O princípio prevê que os países ricos historicamente mais responsáveis pelas mudanças climáticas contribuam financeiramente com os mais afetados pelas consequências do aquecimento, os países pobres. Mas Lula ressaltou que o princípio é teórico.
“Mesmo com todos os sinais de alerta emitidos pelo planeta, ainda há quem negue a crise climática e mesmo os que não a negam hesitam em adotar medidas concretas. Em 2009, os países ricos se comprometeram a destinar 100 bilhões de dólares ao ano para os países em desenvolvimento como forma de compensação pelo mal que causaram ao planeta desde a revolução industrial. Este compromisso nunca foi cumprido.”
“Como se não bastasse, a guerra no coração da Europa veio para aumentar a fome e a desigualdade, ao mesmo tempo em que elevou os gastos militares globais.”

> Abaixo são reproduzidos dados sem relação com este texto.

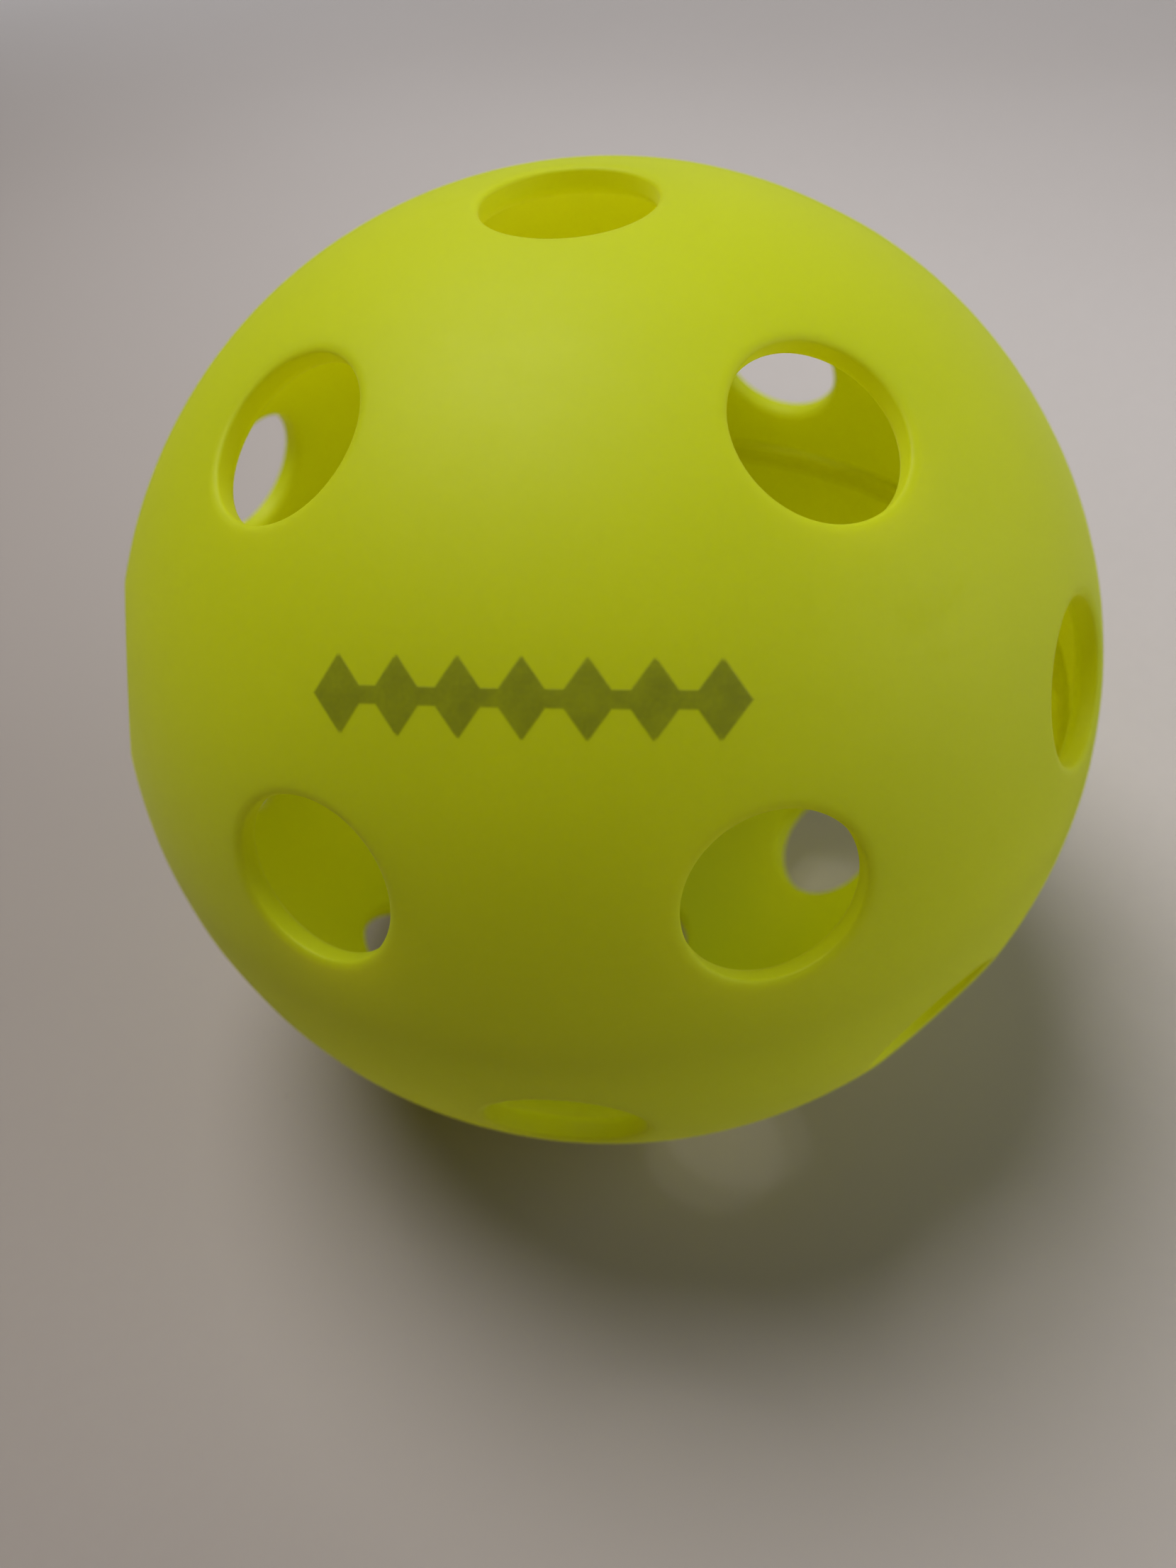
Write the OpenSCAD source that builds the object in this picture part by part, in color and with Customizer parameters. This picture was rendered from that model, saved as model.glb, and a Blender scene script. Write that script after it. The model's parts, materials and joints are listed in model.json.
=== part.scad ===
// Perforated ball for indoor pickleball: 26 holes, two moulded half shells fused together.
// Origin at the ball's centre. +Z runs along the polar axis, out of the upper pole hole,
// and the printed mark faces -Y. Millimetres and degrees.

/* [Ball] */
// Outside diameter of the ball
ball_d = 74; // [73:0.1:75.4]
// Thickness of the moulded wall
wall_t = 1.8; // [1.5:0.1:2.2]

/* [Holes] */
// Diameter of the straight wall of every hole
hole_d = 11; // [10:0.1:11.6]
// Radius of the rounded lip at the outer end of every hole
lip_r = 0.5; // [0.3:0.1:0.7]
// Radius of the rounded edge at the inner end of every hole
edge_r = 0.7; // [0.4:0.1:0.8]
// Angle from the pole to the holes of the first ring
ring1_polar = 36; // [34:0.5:38]
// Number of holes in the first ring of each half
ring1_count = 4; // [3:1:5]
// Latitude of the second ring, measured from the seam
ring2_lat = 16.7; // [15:0.1:18]
// Number of holes in the second ring of each half
ring2_count = 8; // [6:1:8]
// Turn of the lower half against the upper half, about the polar axis
half_twist = 22.5; // [0:2.5:45]

/* [Weld] */
// Thickness of the fused layer between the two rims
fused_t = 0.4; // [0.2:0.1:0.8]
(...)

“Apenas em 2022, em vez de matar a fome de milhões de seres humanos, o mundo gastou 2,240 trilhões de dólares para alimentar a máquina de guerra que só causa mortes, destruição e ainda mais fome.”
Essa Cúpula Celac-União Europeia é uma forma de dizer ‘um outro mundo é possível, cabe a nós construí-lo com muitas mãos”.
Povos Amazônicos
Lula tentou desmistificar a ideia da Amazônia como “santuário ecológico”, sem deixar claro se isso passa por grandes projetos de “desenvolvimento” ou apenas pelo investimento internacional para que a floresta permaneça de pé e parte dos habitantes não sejam cooptados para sua derrubada.
“O mundo precisa se preocupar com o direito de viver bem dos habitantes da Amazônia.”
Balanço geral
Lula se apresentou como líder altermundialista? Provavelmente, sem questionar o modelo econômico capitalista global, mas sua disseminação pela ampliação do desenvolvimento para os países pobres. Ele agiu como um porta-voz de mais justiça global.
De modo geral, jornalistas e personalidades políticas consultadas pelo DCM avaliaram como positiva a recepção ao discurso do presidente brasileiro e que suas críticas já eram esperadas, sendo também uma das próprias motivações do evento.